When times are tough and the political situation dire, we’re periodically told, art flourishes. Whether or not that’s true, our fiction and poetry contributors seem to be managing rather well. Alec Niedenthal’s “The Patriotic Hat” returns us to the Trump years — in what will hopefully remain a retrospective and not prescient story — charting deep currents in the American psyche. Hannah Kingsley-Ma’s “All Kinds” looks at early motherhood at a close range — but not too close. Madeline Cash’s “Hollywood Tours” immerses us in a world of Kuwaiti oil and videogame war crimes.

We hope you’ll also enjoy this issue’s robust poetry section, which raises a number of pressing questions: “Isn’t it a tragedy how we all have names?” asks Kindall Fredricks. “When is pain real?” Isabel Duarte-Gray wants to know. “Aren’t vows meant for the giant to hear,” Robin Myers wonders. Kevin Holden’s “Polytopes” finds the head of Orpheus in a wicker basket, while the subject of Emily Skillings’s “The Fool” finds herself trapped in a poem.

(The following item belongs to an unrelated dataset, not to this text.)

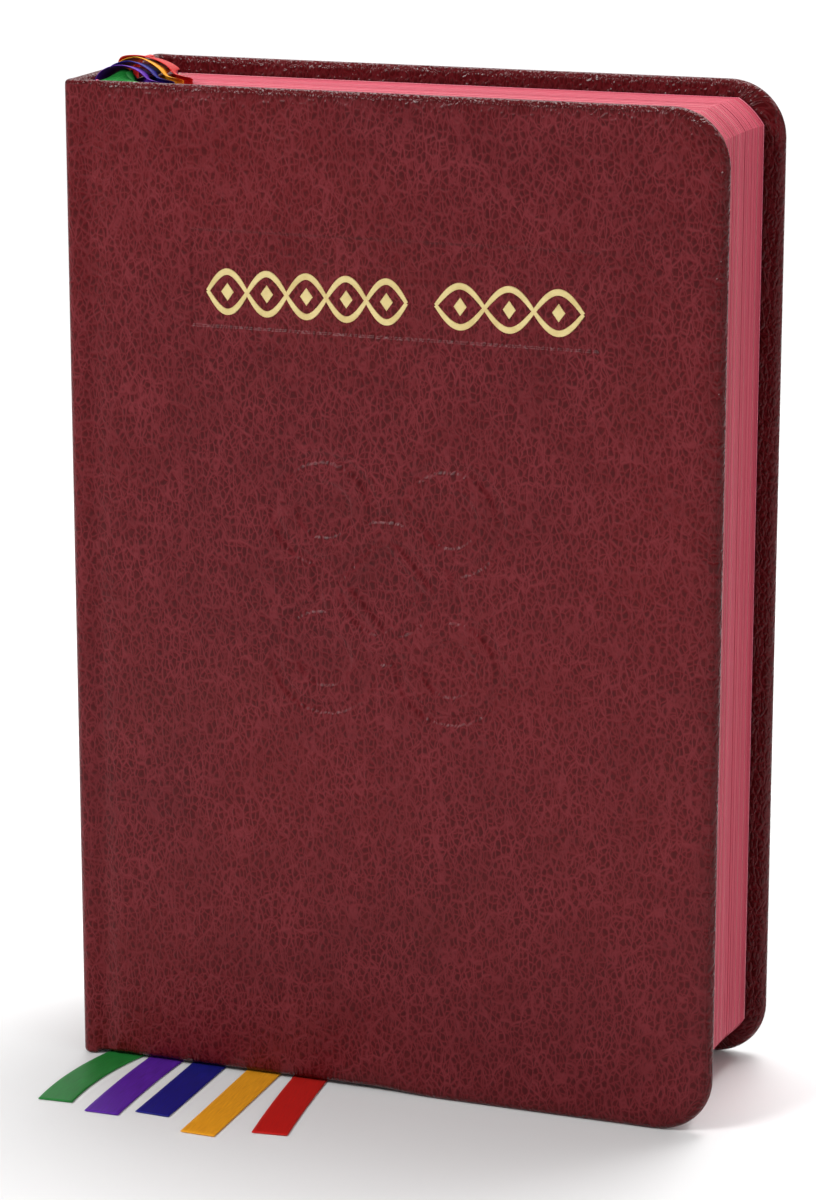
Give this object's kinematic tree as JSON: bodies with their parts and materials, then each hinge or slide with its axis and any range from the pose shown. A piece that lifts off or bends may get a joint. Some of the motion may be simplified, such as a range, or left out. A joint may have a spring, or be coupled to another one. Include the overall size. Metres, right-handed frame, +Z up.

In our Dispatches section, we ask some of our favorite novelists, critics, and past short story contributors — Clare Sestanovich, Alexandra Kleeman, Andrew Martin, Christian Lorentzen, Missouri Williams, Gabriel Smith, Tope Folarin, Hannah Gold, Sanjena Sathian, and Lucie Elven — what on earth is going on in contemporary fiction. Our interview is with the writer Pankaj Mishra, an astute theorist of the badness of everything, and our Mentions contributors opine on the cryptic Twitter feed of W.G. Sebald’s widow, Watergate salad, Bridgerton’s “color-conscious” casting, and more. 

We’re not kidding ourselves: publishing a magazine on a shoestring budget isn’t going to stop a highly organized and well-funded right-wing revanchist movement. But even if you’re as demoralized as we are, we hope this issue can provide a bit of relief from the mostly unremitting indignity of American political life. A bright spot, perhaps: The Drift has now survived for two years. If you think what we’re doing is worthwhile, please consider supporting our work with a subscription or donation. We hope to stick around for some time yet — at least until the backlash comes for us.